When people talk about the value of paying attention and slowing down, they often make it sound prudish and monk-like. Attention is something we “have to protect.” And we have to “pay” attention—like a tribute.

But we shouldn’t forget how interesting and overpoweringly pleasurable sustained attention can be. Slowing down makes reality vivid, strange, and hot.

Let me start with the most obvious example.

As anyone who has had good sex knows, sustained attention and delayed satisfaction are a big part of it. When you resist the urge to go ahead and get what you want and instead stay in the moment, you open up a space for seduction and fantasy. Desire begins to loop on itself and intensify.

I’m not sure what is going on here, but my rough understanding is that the expectation of pleasure activates the dopaminergic system in the brain. Dopamine is often portrayed as a pleasure chemical, but it isn’t really about pleasure so much as the expectation that pleasure will occur soon. So when we are being seduced and sense that something pleasurable is coming—but it keeps being delayed, and delayed skillfully—the phasic bursts of dopamine ramp up the levels higher and higher, pulling more receptors to the surface of the cells, making us more and more sensitized to the surely-soon-to-come pleasure. We become hyperattuned to the sensations in our genitals, lips, and skin.

And it is not only dopamine ramping up that makes seduction warp our attentional field, infusing reality with intensity and strangeness. There are a myriad of systems that come together to shape our feeling of the present: there are glands and hormones and multiple areas of the brain involved. These are complex physical processes: hormones need to be secreted and absorbed; working memory needs to be cleared and reloaded, and so on. The reason deep attention can’t happen the moment you notice something is that these things take time.

What’s more, each of these subsystems update what they are reacting to at a different rate. Your visual cortex can cohere in less than half a second. A stress hormone like cortisol, on the other hand, has a half-life of 60–90 minutes and so can take up to 6 hours to fully clear out after the onset of an acute stressor. This means that if we switch what we pay attention to more often than, say, every 30 minutes, our system will be more or less decohered—different parts will be “attending to” different aspects of reality.

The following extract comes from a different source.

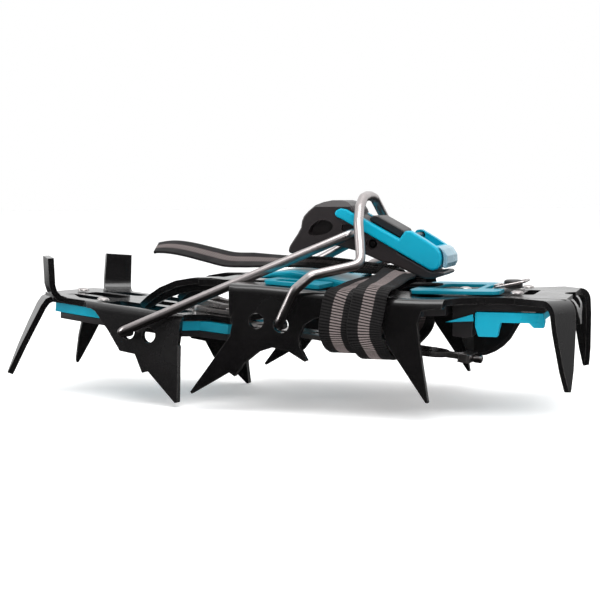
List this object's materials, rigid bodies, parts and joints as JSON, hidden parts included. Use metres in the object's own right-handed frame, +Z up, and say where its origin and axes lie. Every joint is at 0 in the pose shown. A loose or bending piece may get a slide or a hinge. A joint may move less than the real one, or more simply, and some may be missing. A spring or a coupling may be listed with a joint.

There will be “attention residue” floating around in our system—leftovers from earlier things we paid attention to (thoughts looping, feelings circling below consciousness, etc.), which crowd out the thing we have in front of us right now, making it less vivid.

Inversely, the longer we are able to sustain the attention without resolving it and without losing interest, the more time the different systems of the body have to synchronize with each other, and the deeper the experience gets.